→ Prompt: Make an exact copy of the listing below.

→ Listed records:
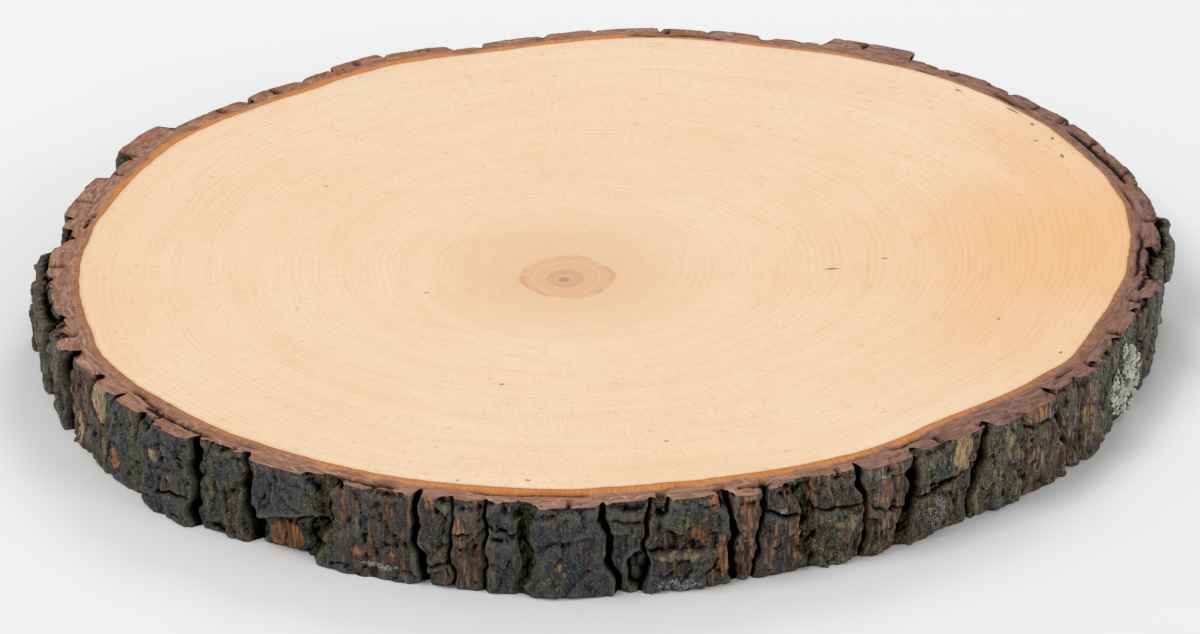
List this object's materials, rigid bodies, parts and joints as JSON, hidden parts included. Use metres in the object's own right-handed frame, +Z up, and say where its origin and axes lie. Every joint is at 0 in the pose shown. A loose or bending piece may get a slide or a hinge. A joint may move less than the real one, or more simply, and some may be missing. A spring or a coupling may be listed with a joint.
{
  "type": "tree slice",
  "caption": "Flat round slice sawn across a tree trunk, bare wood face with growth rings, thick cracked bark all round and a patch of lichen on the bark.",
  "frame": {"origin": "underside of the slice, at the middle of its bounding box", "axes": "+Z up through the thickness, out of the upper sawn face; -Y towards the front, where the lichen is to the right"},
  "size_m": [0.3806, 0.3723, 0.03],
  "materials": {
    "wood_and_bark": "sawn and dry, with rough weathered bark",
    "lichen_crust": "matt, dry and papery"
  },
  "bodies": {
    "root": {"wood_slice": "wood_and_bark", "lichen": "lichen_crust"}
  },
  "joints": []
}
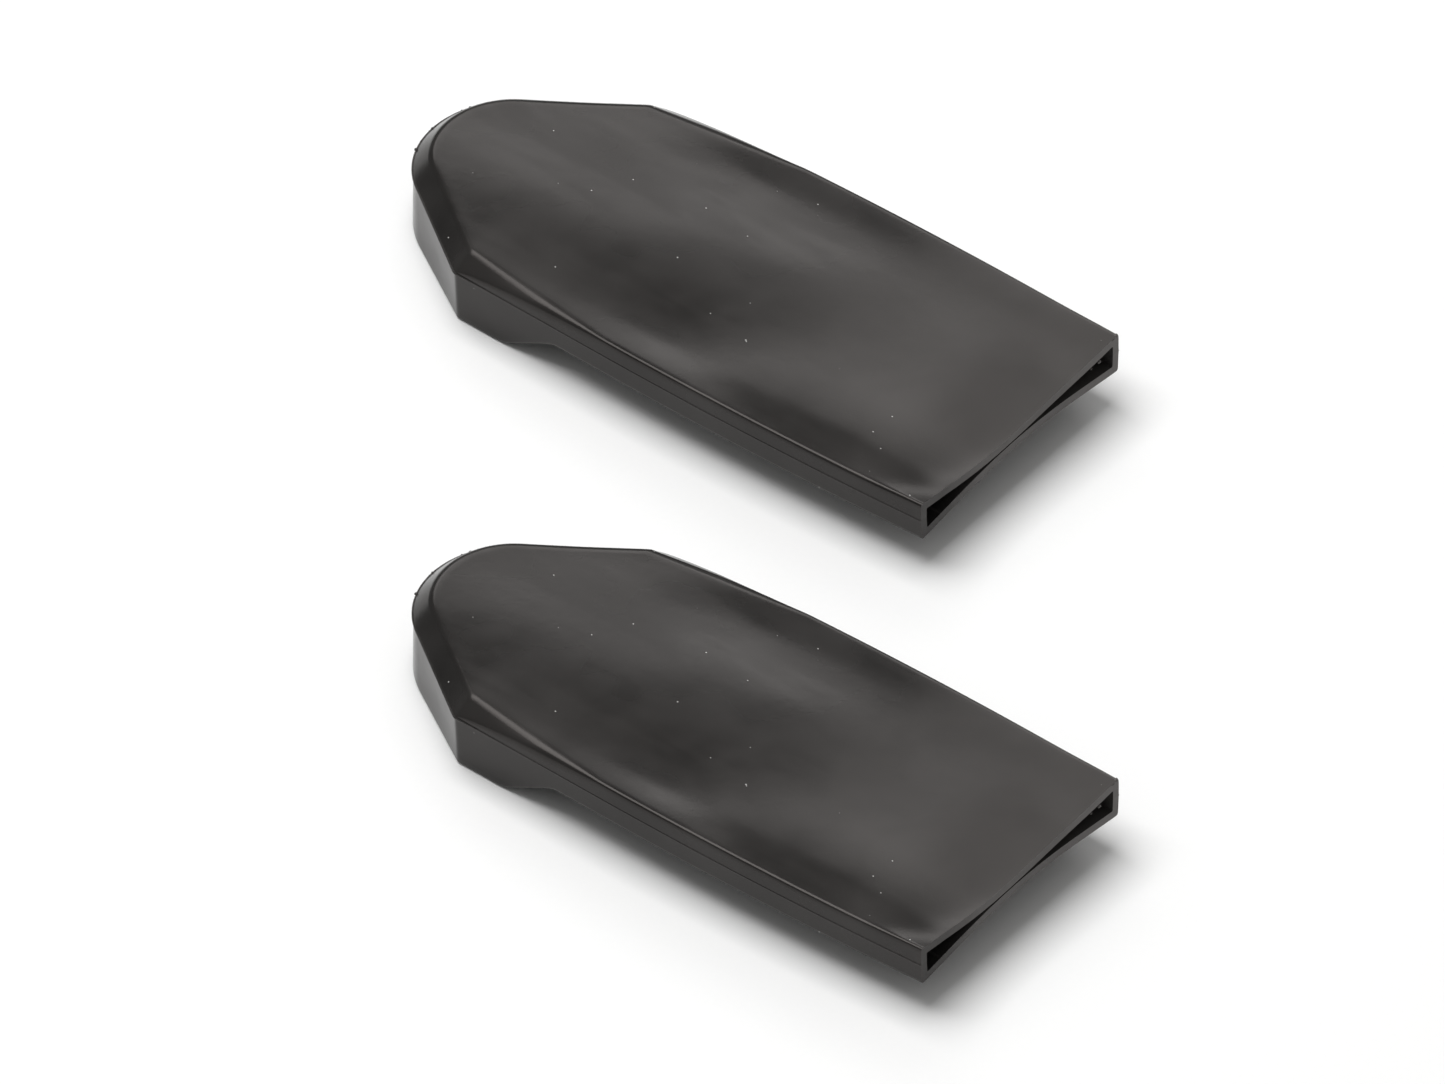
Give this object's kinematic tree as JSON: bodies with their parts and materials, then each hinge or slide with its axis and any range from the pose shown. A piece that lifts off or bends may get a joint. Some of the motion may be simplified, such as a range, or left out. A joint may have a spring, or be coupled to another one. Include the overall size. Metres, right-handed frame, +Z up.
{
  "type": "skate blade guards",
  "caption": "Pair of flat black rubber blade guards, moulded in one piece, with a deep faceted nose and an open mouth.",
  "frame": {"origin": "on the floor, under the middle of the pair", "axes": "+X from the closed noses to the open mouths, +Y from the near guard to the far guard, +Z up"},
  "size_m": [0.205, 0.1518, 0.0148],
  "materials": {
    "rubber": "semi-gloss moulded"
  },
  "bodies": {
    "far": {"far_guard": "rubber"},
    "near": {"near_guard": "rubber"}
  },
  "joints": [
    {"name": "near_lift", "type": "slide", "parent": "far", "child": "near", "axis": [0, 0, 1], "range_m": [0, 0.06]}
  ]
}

→ Response below:
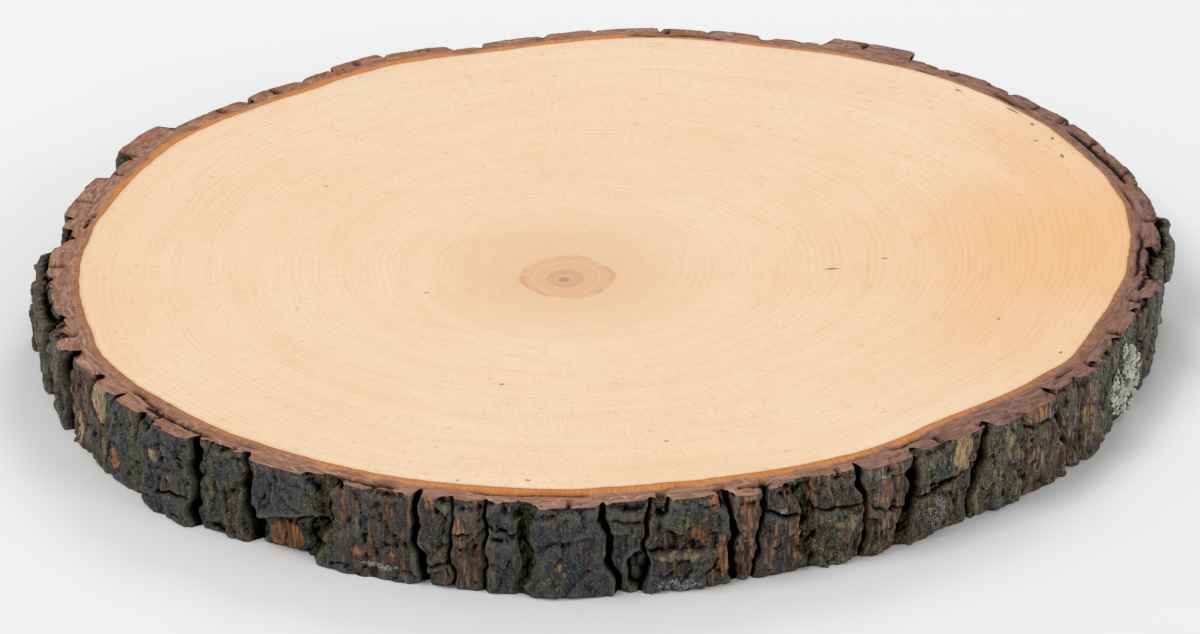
List this object's materials, rigid bodies, parts and joints as JSON, hidden parts included. Use metres in the object's own right-handed frame, +Z up, and say where its origin and axes lie. Every joint is at 0 in the pose shown. A loose or bending piece may get a slide or a hinge. A joint may move less than the real one, or more simply, and some may be missing. A spring or a coupling may be listed with a joint.
{
  "type": "tree slice",
  "caption": "Flat round slice sawn across a tree trunk, bare wood face with growth rings, thick cracked bark all round and a patch of lichen on the bark.",
  "frame": {"origin": "underside of the slice, at the middle of its bounding box", "axes": "+Z up through the thickness, out of the upper sawn face; -Y towards the front, where the lichen is to the right"},
  "size_m": [0.3806, 0.3723, 0.03],
  "materials": {
    "wood_and_bark": "sawn and dry, with rough weathered bark",
    "lichen_crust": "matt, dry and papery"
  },
  "bodies": {
    "root": {"wood_slice": "wood_and_bark", "lichen": "lichen_crust"}
  },
  "joints": []
}
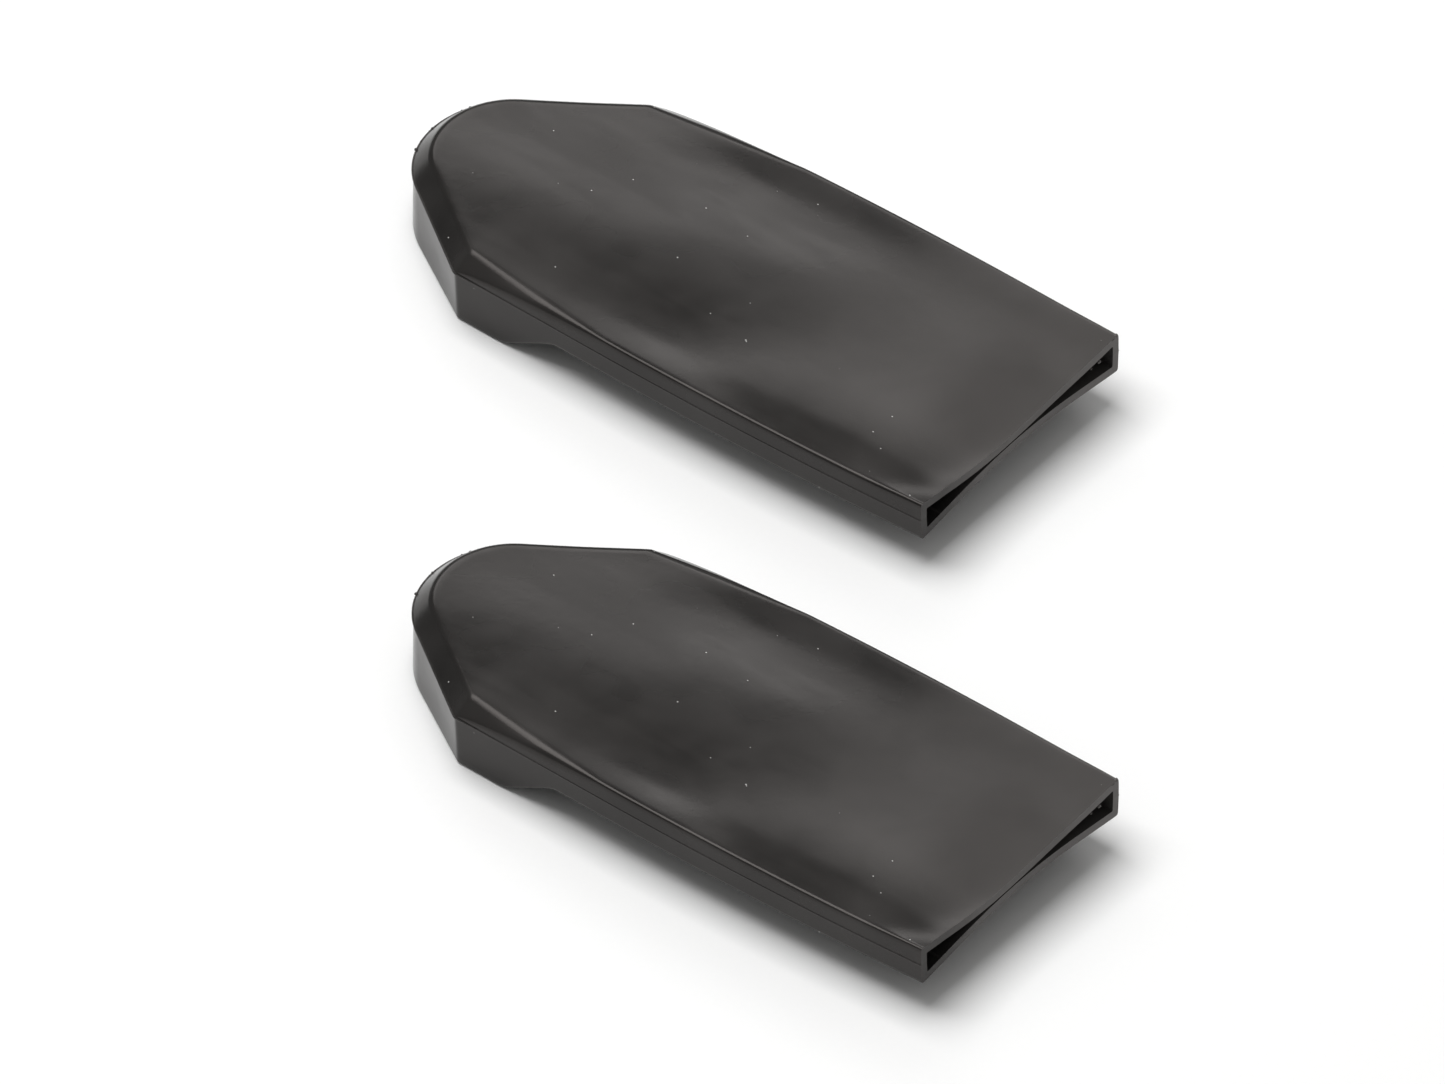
Give this object's kinematic tree as JSON: bodies with their parts and materials, then each hinge or slide with its axis and any range from the pose shown. A piece that lifts off or bends may get a joint. Some of the motion may be simplified, such as a range, or left out. A joint may have a spring, or be coupled to another one. Include the overall size. Metres, right-handed frame, +Z up.
{
  "type": "skate blade guards",
  "caption": "Pair of flat black rubber blade guards, moulded in one piece, with a deep faceted nose and an open mouth.",
  "frame": {"origin": "on the floor, under the middle of the pair", "axes": "+X from the closed noses to the open mouths, +Y from the near guard to the far guard, +Z up"},
  "size_m": [0.205, 0.1518, 0.0148],
  "materials": {
    "rubber": "semi-gloss moulded"
  },
  "bodies": {
    "far": {"far_guard": "rubber"},
    "near": {"near_guard": "rubber"}
  },
  "joints": [
    {"name": "near_lift", "type": "slide", "parent": "far", "child": "near", "axis": [0, 0, 1], "range_m": [0, 0.06]}
  ]
}